$$\lim_{x\to 1}{\left(\frac{(1-x)(1-x^2)\cdots(1-x^{2n})}{({(1-x)(1-x^2)\cdots(1-x^n)})^2}\right)}$$ i am a 12th class student and this question was given by our mathematics teacher a year ago. this is part of JEE EXAM syllabus , i tried in this way.. $$\lim_{x\to 1}{\left(\frac{(1-x)(1-x^2)\cdots(1-x^{2n})}{({(1-x)(1-x^2)\cdots(1-x^n)})^2}\right)}$$ $$ =\lim_{x\to 1}{\left(\frac{(1-x^{n+1})(1-x^{n+2})\cdots(1-x^{2n})}{{(1-x)(1-x^2)\cdots(1-x^n)}}\right)}$$ then knowing that $$\lim_{x\to 1}{(\frac{1-x^n}{1-x})}=n$$ hence
$$\lim_{x\to 1}{\left(\frac{(1-x)(1-x^2)\cdots(1-x^{2n})}{({(1-x)(1-x^2)\cdots(1-x^n)})^2}\right)} = \binom{2n}{n}$$ Is this right?
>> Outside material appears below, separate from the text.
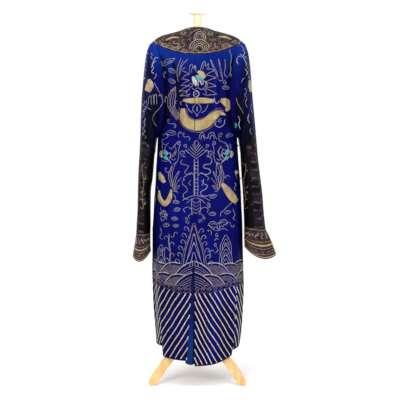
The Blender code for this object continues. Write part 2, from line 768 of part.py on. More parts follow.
def make_form(stand):
    """The limbless torso, its wooden neck cap and turned finial, and the base below it."""
    around = 36
    turns = [360 * i / around for i in range(around)]
    rings = []
    for row in TORSO:
        ring = []
        for turn in turns:
            angle = math.radians(turn)
            depth = row.back if math.cos(angle) > 0 else row.front
            ring.append(Vector((row.half_width * math.sin(angle), -depth * math.cos(angle), row.height)))
        rings.append(ring)
    for reach in SHOULDER_STEPS:
        ring = []
        for turn in turns:
            straight = abs(math.cos(math.radians(turn)))
            clear = SHOULDER_CLEARANCE + 0.016 * straight**1.5 * min(1.0, reach * 1.6)
            point = yoke_point(turn, reach) - yoke_normal(turn, reach) * (WALL + clear)
            point.z = min(point.z, NECK_STUMP_TOP - 0.001)
            ring.append(point)
        rings.append(ring)
    neck = [
        Vector((NECK_STUMP_RADIUS * math.sin(math.radians(t)), -NECK_STUMP_RADIUS * math.cos(math.radians(t)), NECK_STUMP_TOP))
        for t in turns
    ]
    rings.append(neck)
    solid_rings("form_torso", rings, "linen", stand)
    base_top = TORSO[0].height - TOUCH
    base = [
        [Vector((p.x * scale, p.y * scale, z)) for p in rings[0]]
        for scale, z in ((0.94, base_top), (0.96, base_top - 0.002), (0.96, base_top - BASE_THICKNESS))
    ]
    solid_rings("form_base", base, "beech", stand)
    cap_bottom = NECK_STUMP_TOP + TOUCH
    cap_top = cap_bottom + CAP_THICKNESS
    turned(
        "neck_cap",
        ((0, cap_top), (CAP_RADIUS - 0.003, cap_top), (CAP_RADIUS, cap_top - 0.003), (CAP_RADIUS, cap_bottom), (0, cap_bottom)),
        "beech",
        stand,
    )
    disc_low = STAND_TOP - FINIAL_DISC_THICKNESS
    turned(
        "finial",
        (
            (0, STAND_TOP),
            (FINIAL_DISC_RADIUS - 0.0015, STAND_TOP),
            (FINIAL_DISC_RADIUS, STAND_TOP - 0.0015),
            (FINIAL_DISC_RADIUS, disc_low + 0.0015),
            (FINIAL_DISC_RADIUS - 0.003, disc_low),
            (FINIAL_RADIUS + 0.002, disc_low - 0.002),
            (FINIAL_RADIUS, disc_low - 0.006),
            (FINIAL_RADIUS, cap_top + TOUCH),
            (0, cap_top + TOUCH),
        ),
        "beech",
        stand,
    )
    return base_top - BASE_THICKNESS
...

Is there any other way to do it?
We have that
$$(1-x^k)=(1-x)(\overbrace{1+x+\ldots x^{k-1}}^{k\,terms})$$
therefore
$$\lim_{x\to 1}{\left(\frac{(1-x)(1-x^2)\cdots(1-x^{2n})}{({(1-x)(1-x^2)\cdots(1-x^n)})^2}\right)}=$$$$=\lim_{x\to 1} {\left(\frac{(1)(1+x)\cdots(1+x+\ldots+x^{2n-1})}{({(1)(1+x)\cdots(1+x+\ldots+x^{n-1})})^2}\right)}=\frac{(2n)!}{(n!)^2}=\binom{2n}{n}$$